Demi Lovato says recovery is a 'learning experience'
Demi Lovato says recovery is a “learning experience”.
The ‘Sorry Not Sorry’ hitmaker called getting back on track after nearly dying from a 2018 overdose of an almost lethal combination of opioids, heroin and fentanyl "a lot" after she needed to regain people's trust.
The 29-year-old pop star told Apple Music 1’s Zane Lowe on Wednesday (17.08.22): “Recovery is a lot. And with time, comes trust. I never have come out of treatment, I mean, maybe the first time, expecting people to trust me right away. It was a learning experience of, okay, people are going to have to learn to trust you again. The only way they can do that is by you proving yourself and not just talking, but taking actions that are towards your recovery. My family is incredible. And I've had members of my family struggle with addiction, so they are very understanding of it, and they know what it's like. Do they worry to this day? Absolutely. That's never probably going to go away with what I put them through. As a consequence of that, they ended up suffering.”
Demi “wouldn’t be here today” if she hadn’t been discovered in the nick of time.

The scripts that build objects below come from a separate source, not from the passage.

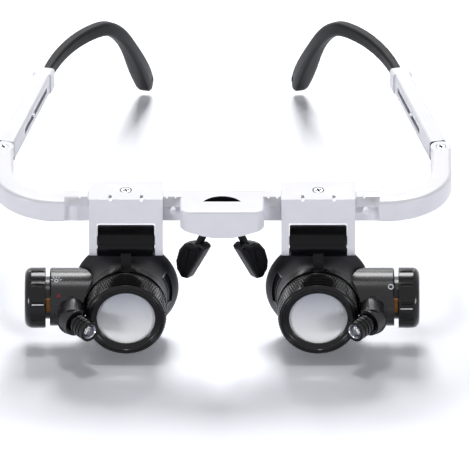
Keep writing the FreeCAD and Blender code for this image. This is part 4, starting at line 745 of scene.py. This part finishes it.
epoxy = clear_epoxy()
reflector = bright_nickel()
chip_yellow = fine_moulding("phosphor on the chip", "D8C870", 0.5, 0.6, 0.3, 0.1, 0.4)
for side, sign in SIDES:
    body = "lamp_" + side
    softened("lamp_head_" + side, 0.16, barrel_black, segments=3)
    bm = bmesh.new()
    turned(bm, DOME, DOME_STEPS)
    along_lamp(bm, sign)
    shown(bm, "led_dome_" + side, (epoxy,), body, ("led_" + side,))
    bm = bmesh.new()
    turned(bm, REFLECTOR, REFLECTOR_STEPS)
    along_lamp(bm, sign)
    shown(bm, "led_reflector_" + side, (reflector,), body)
    bm = bmesh.new()
    chip = brick(bm, *CHIP)
    bmesh.ops.translate(bm, vec=(0, CHIP_AT, 0), verts=chip)
    along_lamp(bm, sign)
    shown(bm, "led_chip_" + side, (chip_yellow,), body, edge=0.05)


# The temples: hollow white ABS bars with a window, and a black nylon leg that slides in each.
# A small steel pin guides the leg. The channel faces in the window are painted black as shade.

TEMPLE_TURN = radians(14.1)
CHANNEL_HALF = 1.2
CHANNEL_RISE = 1.9
TEMPLE_Z = 51.3

leg_black = fine_moulding("black nylon", "09090B", 0.35, 0.5, 0.4, 0.25, 0.2)
for side, sign in SIDES:
    bar = softened("temple_" + side, 0.2, white, shade_black, segments=3)
    hinge = spot(HINGE_X * sign, HINGE_Y, TEMPLE_Z)
    across = Vector((cos(TEMPLE_TURN), sin(TEMPLE_TURN) * sign, 0))
    # Painted shade: the faces of the channel inside each bar's window get the black.
    for face in bar.data.polygons:
        away = face.center - hinge
        if abs(away.dot(across)) < CHANNEL_HALF * MM and abs(away.z) < CHANNEL_RISE * MM:
            face.material_index = 1
    softened("temple_leg_" + side, 0.15, leg_black)
    coat("leg_guide_pin_" + side, plated_steel)


# The ear sleeves: thick near-black rubber moulded over the legs, curved down behind the ear to
# a flat paddle. A small hole through the paddle takes a neck cord.

sleeve_rubber = fine_moulding("near-black moulded rubber", "0B0B0E", 0.40, 0.52, 0.3, 0.4, 0.12)
for side, sign in SIDES:
    softened("ear_sleeve_" + side, 0.35, sleeve_rubber, segments=3)


# The nose pads: soft black silicone leaves with a raised rim round each dished broad face,
# pushed on stems that are sunk in the frame.

PAD_RIM = 0.9
PAD_SLOPE = 0.35
PAD_DISH = 0.3

pad_silicone = fine_moulding("moulded black silicone", "0E0E11", 0.34, 0.48, 0.3, 0.35, 0.2)
for side, sign in SIDES:
    bm = merged("nose_pad_" + side)
    broad = sorted(bm.faces, key=lambda face: face.calc_area())[-2:]
    for face in broad:
        bmesh.ops.inset_region(bm, faces=[face], thickness=PAD_RIM * MM, depth=0)
        bmesh.ops.inset_region(bm, faces=[face], thickness=PAD_SLOPE * MM, depth=-PAD_DISH * MM)
    shown(bm, "pad_leaf_" + side, (pad_silicone,), "frame",
          ("nose_pad_" + side,), 0.4, 3)
    softened("nose_pad_stem_" + side, 0.1, leg_black)
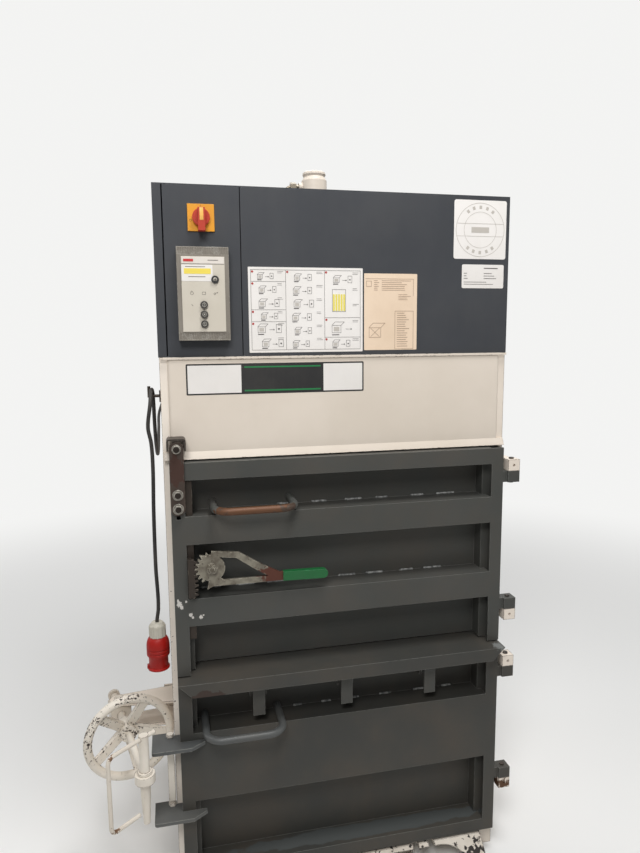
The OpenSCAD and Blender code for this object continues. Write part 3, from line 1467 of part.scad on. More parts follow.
side_wall_left();
side_wall_right();
back_wall();
base_floor();
top_beam();
front_band();
keeper();
hood_shell();
control_cover();
front_cover();
deck_plate();
control_box();
control_panel();
switch_plate();
switch_box();
oil_tank();
motor();
valve_block();
press_cylinder();
pressure_pipe();
return_hose();
hinge_lugs();
hinge_pins();
lock_bracket();
cable_gland();
cable_hook();
mains_cable();
plug_nut();
plug_body();
upper_door();
upper_handle();
lever_stud();
slide_bar();
rack();
latch_bar();
latch_bolts();
lever();
lever_grip();
lower_door();
lower_handle();
lock_plates();
lock_bar();
claw_pins();
claw_left();
claw_middle();
claw_right();
piston_rod();
press_plate();
guide_pads();
trunnion();
spindle_eye();
locking_pin();
bow_handle();
handwheel();
spindle();
main_knob();
key_switch();
button_up();
button_stop();
button_down();
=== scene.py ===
"""Looks of an upright cardboard baler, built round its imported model."""

from __future__ import annotations

import logging
import math
import random
from dataclasses import dataclass, field, replace
from enum import Enum
from typing import Callable, Iterable, Sequence

import bpy
from mathutils import Euler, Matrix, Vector

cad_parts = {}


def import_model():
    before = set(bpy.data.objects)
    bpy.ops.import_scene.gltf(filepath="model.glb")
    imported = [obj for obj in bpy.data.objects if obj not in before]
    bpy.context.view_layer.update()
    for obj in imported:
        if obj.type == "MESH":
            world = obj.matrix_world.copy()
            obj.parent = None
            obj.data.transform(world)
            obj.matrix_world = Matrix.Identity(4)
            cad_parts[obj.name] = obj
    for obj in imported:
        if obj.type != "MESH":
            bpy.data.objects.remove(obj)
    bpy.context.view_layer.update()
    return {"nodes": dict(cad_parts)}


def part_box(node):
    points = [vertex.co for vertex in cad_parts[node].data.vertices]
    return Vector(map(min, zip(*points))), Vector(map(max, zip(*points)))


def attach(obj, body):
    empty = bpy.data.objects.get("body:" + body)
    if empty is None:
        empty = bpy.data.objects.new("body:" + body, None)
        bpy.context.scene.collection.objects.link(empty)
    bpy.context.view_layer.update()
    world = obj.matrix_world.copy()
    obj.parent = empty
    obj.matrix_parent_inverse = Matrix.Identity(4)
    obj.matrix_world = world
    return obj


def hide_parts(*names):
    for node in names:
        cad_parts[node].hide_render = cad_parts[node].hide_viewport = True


LOG = logging.getLogger("baler")
Point = tuple[float, float, float]
Spot = tuple[float, float]
Colour = tuple[float, float, float]
Thing = bpy.types.Object
Shapes = list[bpy.types.Object]
Socket = bpy.types.NodeSocket
Group = bpy.types.NodeTree
Inputs = Sequence[tuple[str, str, object]]
UPRIGHT = (math.pi / 2, 0.0, 0.0)


class Body(Enum):
    """Bodies of the model that new pieces ride on."""

    FRAME = "frame"
    UPPER_DOOR = "upper_door_body"
    LOWER_DOOR = "lower_door_body"
    KNOB = "main_knob_body"
    KEY = "key_body"
    UP = "button_up_body"
    STOP = "button_stop_body"
    DOWN = "button_down_body"


def srgb(red: int, green: int, blue: int) -> Colour:
    """Turns a colour of 0 to 255 into the linear values of a shader.

    Args:
        red: Red part.
        green: Green part.
        blue: Blue part.

    Returns:
        Linear red, green and blue.
    """
    def line(value: float) -> float:
        """Linear value of one part."""
        value /= 255
        return value / 12.92 if value <= 0.04045 else ((value + 0.055) / 1.055) ** 2.4

    return line(red), line(green), line(blue)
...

She said: “I mean, when they found me, I was turning blue, and the doctor said, I had five to 10 more minutes left. If no one had come in when they did, I wouldn't be here today.”
In May 2021, the ‘Dancing With the Devil’ singer shared the impact of seeing people - such as the rapper DMX - die from overdoses she gets a sort of “survivor’s guilt”.
Demi said: "Anytime that I see somebody OD or even pass away that's in the public eye, I immediately think, 'That could have been you, had you not been putting all this work into the last couple years of your life’. There's times where I've even talked about feeling survivor's guilt because you do ask yourself why am I still here? Why are others not?”